This is my personal blog. The views expressed here do not necessarily represent those of the congregations or presbytery I serve.

Thursday, January 5, 2017

What Is Truth?

Suddenly, words like “post-fact,” “post-truth,” and “fake-news” have come into our national conversation.  Not only do different political factions have different opinions, they now appear to rely on different facts and even different “truths.”  What is ridiculed and rejected as fake-news for some, is revered as the basis of others’ whole outlook.  What’s going on here?

When I was growing up, we all shared a basic understanding of history and values; we spoke the same language; we agreed with the same general outlook on life.  There were terrible, profound, and even violent disagreements and arguments.  But all our lives were built on the meta-narrative of the post-enlightenment West.  (A meta-narrative is an overarching story that presents a comprehensive framework for understanding various events, experiences, and phenomena, based upon supposedly universal truths and values.)  

We had only disgust and amazement for any views outside this framework, such as when Communist governments issued what were to us bizarre statements about events that we labeled “revisionist history.”  They were not telling the facts but skewed, cynical, self-interested lies made up to support their twisted and oppressive ideology.  The nadir of this approach was the 1959-1961 famine caused by Mao’s agricultural policies.  It turns out that the laws of biology supersede ideology.  Who knew?  But we would never do such a thing.  We were all about truth and real facts.  That was until scientific truth threatened our own lifestyle and economic order.  This is now happening with global warming.  Senator James Inhofe’s statement that he used to believe in global warming, until he realized “what it was going to cost,” is a perfect example of this.  Global warming deniers today are as revisionist and ideological in their refusal to accept scientific facts as Mao was.

So we see that our commitment to scientific truth and real facts eventually undermines the very meta-narrative we live by.  One classic example of this is the decline of Christopher Columbus from the heroic explorer and discoverer I learned about in school, to the depraved murderer, torturer, and enslaver of Native peoples, subsequent research has shown him to be.  Indeed, the whole superstructure of Western civilization is crumbling under the weight of the facts we are unearthing. 

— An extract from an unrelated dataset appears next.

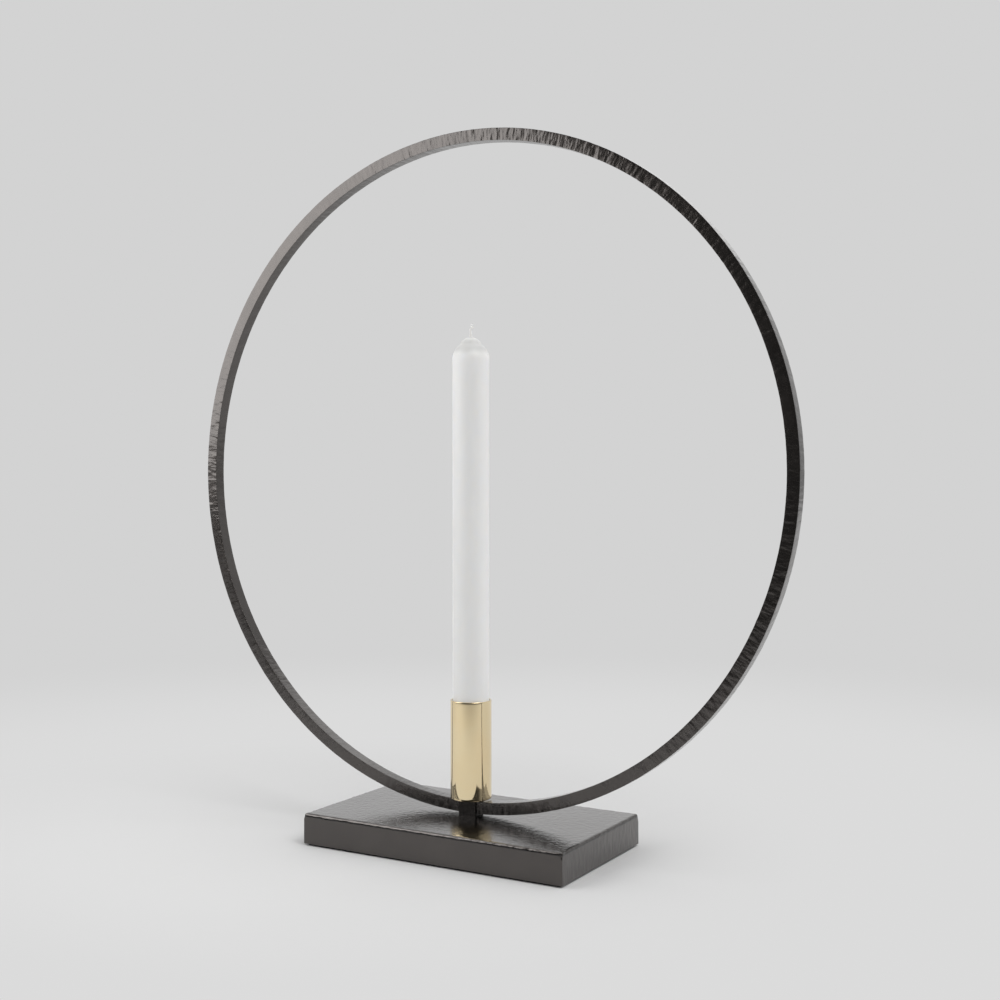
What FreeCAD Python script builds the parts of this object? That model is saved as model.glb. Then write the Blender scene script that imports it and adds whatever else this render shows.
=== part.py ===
import FreeCAD, Part
import math
import os

# Candle ring, in millimetres. A round hoop of rectangular bar stands upright on a flat
# rectangular foot, and a brass cup at the bottom of the hoop holds one dinner candle.
# +Z is up, X runs along the foot and the hoop lies in the XZ plane. The origin is on the
# surface that the foot stands on, under the middle of the hoop.

# Hoop: a bar rolled into a circle, its two ends meeting inside the saddle
hoop_outer_diameter = 400.0
hoop_bar_height = 7.3
hoop_bar_depth = 7.7
hoop_edge_radius = 0.2

# Foot: a solid cast block on a felt pad
foot_length = 172.2
foot_width = 98.4
foot_height = 18.0
foot_edge_radius = 1.0
foot_lower_edge_radius = 0.3
felt_thickness = 1.0
felt_inset = 2.0

# Saddle: a small sleeve round the bottom of the hoop, keyed into the top of the foot
saddle_width = 11.8
saddle_cheek = 0.65
saddle_floor = 1.0
saddle_roof = 1.2
saddle_edge_radius = 0.3
saddle_fit_gap = 0.05
key_depth = 2.0
key_gap = 0.1

# Candle: a plain dinner candle with a rounded nose above a slight ridge
candle_length = 250.0
candle_diameter = 21.65
candle_foot_chamfer = 0.5
nose_length = 11.0
nose_bulge = 0.7
dome_diameter = 12.6
dome_height = 4.1
dome_bulge = 0.9

# Wick: runs the whole length of the candle and jogs sideways above it
wick_diameter = 1.5
wick_standing_length = 7.7
wick_straight_length = 4.2
wick_jog_radius = 1.6
wick_jog_angle = 37.0
wick_jog_heading = 30.0
wick_fit_gap = 0.05

# Cup: a length of tube closed by a plug that the candle stands on
cup_height = 58.0
cup_wall = 1.05
cup_candle_gap = 0.3
cup_rim_radius = 0.35
cup_foot_radius = 0.25
plug_height = 21.2
plug_fit_gap = 0.05
plug_edge_chamfer = 0.5

# Fixing screw: a socket head screw with a washer, up through foot, saddle and hoop
screw_diameter = 5.0
screw_thread_hold = 13.5
screw_hole_gap = 0.25
screw_thread_gap = 0.05
screw_tip_chamfer = 0.6
screw_head_diameter = 8.5
screw_head_height = 5.0
screw_head_chamfer = 0.4
screw_head_recess = 1.0
socket_flats = 4.0
socket_depth = 2.5
washer_diameter = 10.0
washer_thickness = 1.0
counterbore_gap = 0.5
plug_hole_spare = 2.0

# How far a cutting shape runs past the face that it cuts
cut_overrun = 1.0

# Places worked out from the sizes above
foot_bottom_z = felt_thickness
foot_top_z = foot_bottom_z + foot_height
hoop_outer_radius = hoop_outer_diameter / 2
hoop_inner_radius = hoop_outer_radius - hoop_bar_height
hoop_bottom_z = foot_top_z + saddle_floor
hoop_centre_z = hoop_bottom_z + hoop_outer_radius
saddle_depth = hoop_bar_depth + 2 * (saddle_fit_gap + saddle_cheek)
saddle_bottom_z = foot_top_z - key_depth
saddle_top_z = hoop_bottom_z + hoop_bar_height + saddle_roof
cup_bottom_z = saddle_top_z
cup_top_z = cup_bottom_z + cup_height
cup_bore_radius = candle_diameter / 2 + cup_candle_gap
cup_outer_radius = cup_bore_radius + cup_wall
candle_radius = candle_diameter / 2
candle_bottom_z = cup_bottom_z + plug_height
candle_top_z = candle_bottom_z + candle_length
wick_radius = wick_diameter / 2
screw_radius = screw_diameter / 2
screw_hole_radius = screw_radius + screw_hole_gap
counterbore_radius = washer_diameter / 2 + counterbore_gap
washer_top_z = foot_bottom_z + screw_head_recess + screw_head_height + washer_thickness
screw_seat_z = washer_top_z - washer_thickness
screw_tip_z = cup_bottom_z + screw_thread_hold


def point(x, y, z):
    return FreeCAD.Vector(x, y, z)


def upright_cylinder(radius, bottom_z, top_z):
    return Part.makeCylinder(radius, top_z - bottom_z, point(0, 0, bottom_z))


def centred_box(length, width, bottom_z, top_z):
    corner = point(-length / 2, -width / 2, bottom_z)
    return Part.makeBox(length, width, top_z - bottom_z, corner)


def hoop_band(outer_radius, inner_radius, depth):
    """A round band in the XZ plane, centred on the hoop."""
    front = point(0, -depth / 2, hoop_centre_z)
    back_to = point(0, 1, 0)
    outside = Part.makeCylinder(outer_radius, depth, front, back_to)
    inside = Part.makeCylinder(inner_radius, depth, front, back_to)
    return outside.cut(inside)


def screw_hole(bottom_z, top_z):
    return upright_cylinder(screw_hole_radius, bottom_z - cut_overrun, top_z + cut_overrun)


def lowest(z):
    """Test for an edge that lies wholly at height z."""
    return lambda edge: abs(edge.BoundBox.ZMax - z) + abs(edge.BoundBox.ZMin - z) < cut_overrun / 1000


def turned(profile_edges):
    """A solid turned about the Z axis from a closed profile in the XZ plane."""
    face = Part.Face(Part.Wire(profile_edges))
    return face.revolve(point(0, 0, 0), point(0, 0, 1), 360)


def arc_over(start, end, bulge):
    """An arc from start to end that stands out from its chord by bulge, away from the axis."""
    chord = end - start
    outward = point(chord.z, 0, -chord.x).normalize()
    middle = (start + end) / 2 + outward * bulge
    return Part.Arc(start, middle, end).toShape()


def foot_block():
    """The cast block: rounded edges, a key pocket on top and a counterbored hole below."""
    block = centred_box(foot_length, foot_width, foot_bottom_z, foot_top_z)
    at_foot = lowest(foot_bottom_z)
    upper = [edge for edge in block.Edges if not at_foot(edge)]
    block = block.makeFillet(foot_edge_radius, upper)
    lower = [edge for edge in block.Edges if at_foot(edge)]
    block = block.makeFillet(foot_lower_edge_radius, lower)
    pocket_length = saddle_width + 2 * key_gap
    pocket_width = saddle_depth + 2 * key_gap
    pocket = centred_box(pocket_length, pocket_width, saddle_bottom_z, foot_top_z + cut_overrun)
    counterbore = upright_cylinder(counterbore_radius, foot_bottom_z - cut_overrun, washer_top_z)
    block = block.cut(pocket)
    block = block.cut(counterbore)
    return block.cut(screw_hole(foot_bottom_z, foot_top_z))


def felt_pad():
    """The sheet glued under the foot, which also covers the counterbore."""
    length = foot_length - 2 * felt_inset
    width = foot_width - 2 * felt_inset
    pad = centred_box(length, width, 0, foot_bottom_z)
    corners = [edge for edge in pad.Edges if edge.BoundBox.ZLength > felt_thickness / 2]
    return pad.makeFillet(foot_edge_radius, corners)


def hoop():
    """The rolled bar, with softened edges and a hole for the screw at its foot."""
    band = hoop_band(hoop_outer_radius, hoop_inner_radius, hoop_bar_depth)
    rims = [edge for edge in band.Edges if edge.BoundBox.YLength < hoop_edge_radius]
    band = band.makeFillet(hoop_edge_radius, rims)
    return band.cut(screw_hole(hoop_bottom_z, hoop_bottom_z + hoop_bar_height))


def saddle():
    """The sleeve that the hoop passes through, with its foot let into the key pocket."""
    block = centred_box(saddle_width, saddle_depth, saddle_bottom_z, saddle_top_z)
    uprights = [edge for edge in block.Edges if edge.BoundBox.ZLength > key_depth]
    block = block.makeFillet(saddle_edge_radius, uprights)
    channel_depth = hoop_bar_depth + 2 * saddle_fit_gap
    channel = hoop_band(hoop_outer_radius + saddle_fit_gap, hoop_inner_radius - saddle_fit_gap,
                        channel_depth)
    block = block.cut(channel)
    return block.cut(screw_hole(saddle_bottom_z, saddle_top_z))


def cup_tube():
    """The candle cup's wall, with rounded rim edges and a softened foot."""
    tube = upright_cylinder(cup_outer_radius, cup_bottom_z, cup_top_z)
    tube = tube.cut(upright_cylinder(cup_bore_radius, cup_bottom_z, cup_top_z))
    at_top = lowest(cup_top_z)
    at_foot = lowest(cup_bottom_z)
    rim = [edge for edge in tube.Edges if at_top(edge)]
    tube = tube.makeFillet(cup_rim_radius, rim)
    foot = [edge for edge in tube.Edges
            if at_foot(edge) and edge.BoundBox.XLength > cup_bore_radius + cup_outer_radius]
    return tube.makeFillet(cup_foot_radius, foot)


def cup_plug():
    """The tapped plug that closes the tube and takes the fixing screw."""
    plug = upright_cylinder(cup_bore_radius - plug_fit_gap, cup_bottom_z, candle_bottom_z)
    at_top = lowest(candle_bottom_z)
    plug = plug.makeChamfer(plug_edge_chamfer, [edge for edge in plug.Edges if at_top(edge)])
    tapped_hole = upright_cylinder(screw_radius + screw_thread_gap, cup_bottom_z - cut_overrun,
                                   screw_tip_z + plug_hole_spare)
    return plug.cut(tapped_hole)


def fixing_screw():
    """The screw that clamps cup, saddle and hoop down on the foot."""
    head_bottom_z = screw_seat_z - screw_head_height
    head = upright_cylinder(screw_head_diameter / 2, head_bottom_z, screw_seat_z)
    at_foot = lowest(head_bottom_z)
    head = head.makeChamfer(screw_head_chamfer, [edge for edge in head.Edges if at_foot(edge)])
    shank = upright_cylinder(screw_radius, screw_seat_z, screw_tip_z)
    at_tip = lowest(screw_tip_z)
    shank = shank.makeChamfer(screw_tip_chamfer, [edge for edge in shank.Edges if at_tip(edge)])
    corner_radius = socket_flats / 2 / math.cos(math.pi / 6)
    corners = [point(corner_radius * math.cos(turn * math.pi / 3),
                     corner_radius * math.sin(turn * math.pi / 3),
                     head_bottom_z - cut_overrun) for turn in range(6)]
    hexagon = Part.Face(Part.makePolygon(corners + corners[:1]))
    socket = hexagon.extrude(point(0, 0, socket_depth + cut_overrun))
    return head.fuse(shank).removeSplitter().cut(socket)


def washer():
    """The plain washer under the screw's head."""
    disc = upright_cylinder(washer_diameter / 2, screw_seat_z, washer_top_z)
    return disc.cut(screw_hole(screw_seat_z, washer_top_z))


def candle_wax():
    """The wax: a straight stick with a domed nose, cast round its wick."""
    bore = wick_radius + wick_fit_gap
    dome_bottom_z = candle_top_z - dome_height
    shoulder_z = candle_top_z - nose_length
    at_axis = point(bore, 0, candle_bottom_z)
    foot_inner = point(candle_radius - candle_foot_chamfer, 0, candle_bottom_z)
    foot_outer = point(candle_radius, 0, candle_bottom_z + candle_foot_chamfer)
    shoulder = point(candle_radius, 0, shoulder_z)
    ridge = point(dome_diameter / 2, 0, dome_bottom_z)
    tip = point(bore, 0, candle_top_z)
    return turned([
        Part.LineSegment(at_axis, foot_inner).toShape(),
        Part.LineSegment(foot_inner, foot_outer).toShape(),
        Part.LineSegment(foot_outer, shoulder).toShape(),
        arc_over(shoulder, ridge, nose_bulge),
        arc_over(ridge, tip, dome_bulge),
        Part.LineSegment(tip, at_axis).toShape(),
    ])


def candle_wick():
    """The wick: straight through the wax, then a small sideways jog near its end."""
    angle = math.radians(wick_jog_angle)
    half_angle = angle / 2
    heading = math.radians(wick_jog_heading)

    def place(aside, z):
        return point(aside * math.cos(heading), aside * math.sin(heading), z)

    def bend(turn):
        return wick_jog_radius * (1 - math.cos(turn)), wick_jog_radius * math.sin(turn)

    jog_z = candle_top_z + wick_straight_length
    middle_aside, middle_rise = bend(half_angle)
    turn_aside, turn_rise = bend(angle)
    jog_aside = 2 * turn_aside
    jog_rise = 2 * turn_rise
    start = place(0, candle_bottom_z)
    jog_start = place(0, jog_z)
    first_middle = place(middle_aside, jog_z + middle_rise)
    crossing = place(turn_aside, jog_z + turn_rise)
    second_middle = place(jog_aside - middle_aside, jog_z + jog_rise - middle_rise)
    jog_end = place(jog_aside, jog_z + jog_rise)
    end = place(jog_aside, candle_top_z + wick_standing_length)
    path = Part.Wire([
        Part.LineSegment(start, jog_start).toShape(),
        Part.Arc(jog_start, first_middle, crossing).toShape(),
        Part.Arc(crossing, second_middle, jog_end).toShape(),
        Part.LineSegment(jog_end, end).toShape(),
    ])
    section = Part.Wire([Part.Circle(start, point(0, 0, 1), wick_radius).toShape()])
    return path.makePipeShell([section], True, False)


os.makedirs("parts", exist_ok=True)
pieces = {
    "foot_block": foot_block(),
    "felt_pad": felt_pad(),
    "hoop": hoop(),
    "saddle": saddle(),
    "cup_tube": cup_tube(),
    "cup_plug": cup_plug(),
    "fixing_screw": fixing_screw(),
    "washer": washer(),
    "candle_wax": candle_wax(),
    "candle_wick": candle_wick(),
}
for name, shape in pieces.items():
    shape.exportStep("parts/" + name + ".step")
    print(name, "valid" if shape.isValid() else "INVALID", "solids", len(shape.Solids),
          "volume", round(shape.Volume, 1))
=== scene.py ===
import math

import bmesh
import bpy
from bpy.props import FloatProperty, FloatVectorProperty, PointerProperty
from mathutils import Matrix, Vector, noise


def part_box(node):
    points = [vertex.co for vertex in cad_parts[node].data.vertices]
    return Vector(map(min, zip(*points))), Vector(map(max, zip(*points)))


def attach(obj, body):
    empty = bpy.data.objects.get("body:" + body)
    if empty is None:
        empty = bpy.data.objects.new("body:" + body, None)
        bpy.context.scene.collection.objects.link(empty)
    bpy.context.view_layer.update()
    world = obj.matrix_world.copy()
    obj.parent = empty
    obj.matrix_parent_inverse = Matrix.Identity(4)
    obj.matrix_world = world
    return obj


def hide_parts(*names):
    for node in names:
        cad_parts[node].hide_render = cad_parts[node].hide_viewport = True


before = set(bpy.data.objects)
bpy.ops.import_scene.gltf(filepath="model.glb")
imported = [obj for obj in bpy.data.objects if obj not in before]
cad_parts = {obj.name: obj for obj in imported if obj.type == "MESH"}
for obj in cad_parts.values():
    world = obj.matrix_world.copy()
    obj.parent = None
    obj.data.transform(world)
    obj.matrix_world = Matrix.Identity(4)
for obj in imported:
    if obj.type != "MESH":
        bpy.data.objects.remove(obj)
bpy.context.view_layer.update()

bl_info = {
    "name": "Candle Ring",
    "version": (1, 0, 0),
    "blender": (4, 5, 0),
    "location": "View3D > Sidebar > Candle Ring",
    "description": "Builds the finish of a hoop candle holder around its fixed frame",
    "category": "Object",
}

MM = 0.001

# What the properties of one kind have in common
LENGTH = {"unit": "LENGTH", "precision": 6}
TINT = {"subtype": "COLOR", "min": 0, "max": 1}
SHARE = {"min": 0, "max": 1}

# Gaps between pieces, and how far a cut runs past the faces that it opens
KEY_GAP = 0.1 * MM
COUNTERBORE_GAP = 0.5 * MM
BAR_GAP = 0.05 * MM
OVERRUN = 1 * MM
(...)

One way to deal with this collapse would be to renounce (implicitly or explicitly) our commitment to scientific truth and facts, and proclaim and enforce an arbitrary ideological framework.  This is what global warming deniers are attempting to do.  It would require at least as massive a project of violent purging and enforcement as anything the Soviets or Nazis ever did.  

Another approach would be to separate into distinct cultural enclaves based on the particular constellation of truths and facts that each finds helpful and acceptable.  This would foreclose on much meaningful conversation and dialogue, since each interest group explicitly rejects the facts and methodology upon which the opinions of others are based.  If you don’t believe global warming is real, and you reject all evidence of global warming as a hoax, and rationalize whatever evidence you have to so it fits your ideology, then how do you have a conversation?  This would at best mean splitting a society into distinct, coexistent interest groups.  At worst it means civil war, as groups seek to impose its facts on others, and wipe out the ones whose lives are based on “lies.”

Post-modern philosophy has noted the fallacy of “objectivity,” pointing out how inherently ideological and biased is even the most “scientific” meta-narrative.  Often, claims to objectivity and universality are oppressive attempts by an elite to impose its self-interested perspective on society.  In our history it was the privileging of Anglo-Saxon culture as the pinnacle of human advancement.  All such top-down meta-narratives are violent, reductionist, lies designed to enforce social conformity and cohesion, cementing the elites’ privileged position.  But they are not true.  Indeed, some post-modern philosophy seems to question whether there is any single truth at all for us, and not just infinite different perspectives.

Which brings us to the question raised by Pontius Pilate in John 18:38, “What is truth?”  He, the official of the occupying Roman magisterium, cynically dismisses any “truth” except what his own weaponry can enforce by sheer terror.  The hearer knows that the real truth is standing there in front of Pilate: the beaten, tortured, humiliated, bleeding loser: Jesus of Nazareth.  He is “the way, the truth, and the life,” the only gateway to God (John 14:6).

We do not ever find the truth revealed in the self-serving, grand, ideological meta-narratives imposed by imperial fiat, sustained by State institutions, funded by its economic regime, and maintained by popular loyalty.  We only have access to the truth in the immediate and the embodied, particularly in those who suffer from the callous and gratuitous violence required to generate and hold up the false meta-narrative.

Jesus presents an alternative narrative, from below, in which coercion is replaced by compassion, retribution by forgiveness, diseases and disabilities by healing, scarcity by abundance, and institutional violence by God’s shalom.

So, as our society splinters into competing “truths” and oppositional sets of facts, it is up to the community of Jesus’ disciples to bear witness to his truth by living according to his example and teachings.